Chandra Zeroes In on a Hidden Galaxy
The Chandra X-ray Observatory provided sub-arcsecond localization for GRB 230906A, a level of precision that allowed researchers to tie the burst to a specific patch of sky far smaller than what Fermi alone could resolve. That precise position pointed not toward a bright, well-cataloged galaxy but toward an extremely faint source that had gone unnoticed in previous surveys.
Deep imaging from the Hubble Space Telescope then confirmed the presence of a minuscule galaxy at that location. According to the accepted manuscript, HST detected the host with an infrared brightness of F160W approximately 26 AB magnitudes, making it extraordinarily dim. For context, an object at 26 AB mag is roughly 100 million times fainter than what the unaided eye can see. Without Chandra’s precise coordinates guiding the Hubble observations, this galaxy would have remained effectively invisible in the data.

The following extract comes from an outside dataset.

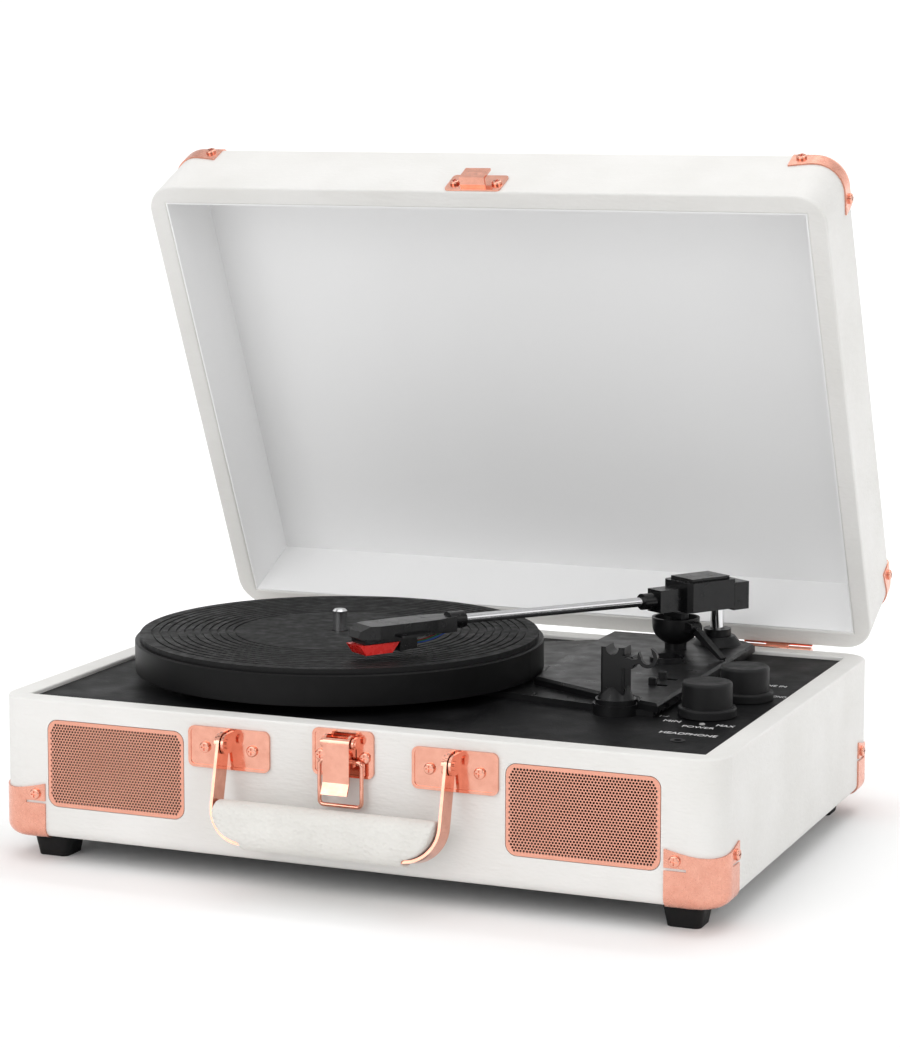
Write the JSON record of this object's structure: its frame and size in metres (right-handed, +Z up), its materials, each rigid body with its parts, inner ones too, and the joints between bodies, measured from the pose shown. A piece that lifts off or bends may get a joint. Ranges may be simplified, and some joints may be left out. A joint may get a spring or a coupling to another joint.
{
  "type": "turntable record player",
  "caption": "Suitcase record player with a hinged lid, front speakers, carry handle, latch, belt-driven platter and tonearm.",
  "frame": {"origin": "on the floor under the middle of the whole object, lid open and handle hanging", "axes": "+Z up, -Y towards the person at the front, +X to that person's right"},
  "size_m": [0.3596, 0.327, 0.3314],
  "materials": {
    "leatherette": "white, with a fine streaked grain",
    "handle_leather": "white, padded, with a fine pebbled grain",
    "lining": "white lining, and the deck's white printing",
    "deck_black": "matte black",
    "knobs": "satin black",
    "rose_gold": "polished rose gold plate",
    "grille_metal": "perforated rose gold sheet",
    "platter_metal": "black coated",
    "mat": "ribbed black",
    "belt": "smooth",
    "spindle_steel": "bright",
    "motor_can": "zinc",
    "cone": "black baskets and paper cones",
    "arm_plastic": "black",
    "arm_metal": "bright plated tube",
    "stylus_red": "red",
    "board": "circuit board",
    "light": "clear red",
    "jack": "black"
  },
  "bodies": {
    "case": {"arm_rest": "deck_black", "base_corner_back_left": "rose_gold", "base_corner_back_right": "rose_gold", "base_corner_front_left": "rose_gold", "base_corner_front_right": "rose_gold", "base_hinge_leaves": "rose_gold", "bottom_panel": "deck_black", "bottom_screws": "spindle_steel", "case_screws": "rose_gold", "case_shell": "leatherette", "control_board": "board", "cue_housing": "deck_black", "deck_panel": "deck_black", "drive_belt": "belt", "feet": "mat", "grille_left": "grille_metal", "grille_right": "grille_metal", "handle_plate_left": "rose_gold", "handle_plate_right": "rose_gold", "headphone_jack": "jack", "hinge_pins": "rose_gold", "latch_plate": "rose_gold", "motor": "motor_can", "pivot_pins": "rose_gold", "power_light": "light", "rear_sockets": "deck_black", "speaker_cones": "cone", "speaker_left": "cone", "speaker_right": "cone", "spindle": "spindle_steel", "turntable_chassis": "deck_black"},
    "lid": {"lid_shell": "leatherette", "lid_lining": "lining", "lid_corner_front_left": "rose_gold", "lid_corner_front_right": "rose_gold", "lid_corner_back_left": "rose_gold", "lid_corner_back_right": "rose_gold", "lid_screws": "rose_gold", "lid_hinge_leaves": "rose_gold", "lid_catch": "rose_gold"},
    "platter": {"platter": "platter_metal", "platter_mat": "mat"},
    "motor_pulley": {"motor_pulley": "spindle_steel"},
    "arm_pivot": {"arm_pivot": "spindle_steel"},
    "tonearm": {"arm_block": "arm_plastic", "arm_tube": "arm_metal", "headshell": "arm_plastic", "cartridge": "arm_plastic", "stylus": "stylus_red"},
    "cue_lift": {"cue_lift": "deck_black"},
    "cue_lever": {"cue_lever": "deck_black"},
    "arm_clip": {"arm_clip": "deck_black"},
    "volume_knob": {"volume_knob": "knobs"},
    "selector_knob": {"selector_knob": "knobs"},
    "speed_switch": {"speed_switch": "deck_black"},
    "auto_stop_switch": {"auto_stop_switch": "deck_black"},
    "handle": {"handle_frame": "rose_gold", "handle_grip": "handle_leather"},
    "latch_lever": {"latch_lever": "rose_gold"},
    "latch_bail": {"latch_bail": "rose_gold"}
  },
  "joints": [
    {"name": "lid_hinge", "type": "hinge", "parent": "case", "child": "lid", "pos_m": [0, 0.12186, 0.0765], "axis": [-1, 0, 0], "range_deg": [-64.75, 30]},
    {"name": "platter_spin", "type": "hinge", "parent": "case", "child": "platter", "pos_m": [-0.0538, -0.02054, 0.088], "axis": [0, 0, 1], "continuous": true},
    {"name": "motor_spin", "type": "hinge", "parent": "case", "child": "motor_pulley", "pos_m": [-0.08477, 0.0237, 0.078], "axis": [0, 0, 1], "continuous": true},
    {"name": "arm_swing", "type": "hinge", "parent": "case", "child": "arm_pivot", "pos_m": [0.104, 0.09326, 0.109], "axis": [0, 0, 1], "range_deg": [-7, 31.71]},
    {"name": "arm_lift", "type": "hinge", "parent": "arm_pivot", "child": "tonearm", "pos_m": [0.104, 0.09326, 0.109], "axis": [-0.8387, 0.5446, 0], "range_deg": [0, 3]},
    {"name": "cue_lever_turn", "type": "hinge", "parent": "case", "child": "cue_lever", "pos_m": [0.1012, 0.06288, 0.0961], "axis": [-0.5446, -0.8387, 0], "range_deg": [0, 30]},
    {"name": "cue_lift_rise", "type": "slide", "parent": "case", "child": "cue_lift", "axis": [0, 0, 1], "range_m": [0, 0.0013]},
    {"name": "arm_clip_turn", "type": "hinge", "parent": "case", "child": "arm_clip", "pos_m": [0.1091, -0.05374, 0.1013], "axis": [0, -1, 0], "range_deg": [0, 128]},
    {"name": "volume_turn", "type": "hinge", "parent": "case", "child": "volume_knob", "pos_m": [0.1412, -0.04274, 0.078], "axis": [0, 0, -1], "range_deg": [-30, 240]},
    {"name": "selector_turn", "type": "hinge", "parent": "case", "child": "selector_knob", "pos_m": [0.1467, -0.00124, 0.078], "axis": [0, 0, -1], "range_deg": [-30, 30]},
    {"name": "speed_slide", "type": "slide", "parent": "case", "child": "speed_switch", "axis": [1, 0, 0], "range_m": [0, 0.005]},
    {"name": "auto_stop_slide", "type": "slide", "parent": "case", "child": "auto_stop_switch", "axis": [1, 0, 0], "range_m": [0, 0.005]},
    {"name": "handle_swing", "type": "hinge", "parent": "case", "child": "handle", "pos_m": [0, -0.14474, 0.067], "axis": [-1, 0, 0], "range_deg": [0, 150]},
    {"name": "latch_lever_turn", "type": "hinge", "parent": "case", "child": "latch_lever", "pos_m": [0.0015, -0.14294, 0.072], "axis": [1, 0, 0], "range_deg": [-80, 0]},
    {"name": "latch_bail_turn", "type": "hinge", "parent": "latch_lever", "child": "latch_bail", "pos_m": [0.0015, -0.14154, 0.0635], "axis": [-1, 0, 0], "range_deg": [0, 180]}
  ],
  "couplings": [
    {"joint": "motor_spin", "follows": "platter_spin", "ratio": 13.235},
    {"joint": "cue_lever_turn", "follows": "arm_lift", "ratio": 10},
    {"joint": "cue_lift_rise", "follows": "arm_lift", "m_per_rad": 0.0245}
  ]
}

The Chandra team estimates the system sits at a redshift of roughly 0.453, corresponding to a distance of approximately 4.7 billion light-years. A separate institutional account from Penn State University describes the broader environment as a galaxy group at roughly 8.5 billion light-years. The discrepancy likely reflects different distance measurements for distinct structures in the field: the faint host galaxy versus the larger galaxy group surrounding it. Both accounts agree, however, that the burst occurred in a disturbed, gas-rich environment rather than in the kind of quiet elliptical galaxy where many previous short bursts have been found.
A Merger Within a Merger
The title of the scientific paper captures the layered nature of this discovery. The neutron star merger that produced GRB 230906A appears to have taken place inside a tiny galaxy that is itself embedded in a debris field created by the ongoing collision of larger galaxies. According to Penn State’s account, the burst location falls within a tidal tail, a long stream of gas and stars pulled out during gravitational interactions between merging galaxy-scale systems.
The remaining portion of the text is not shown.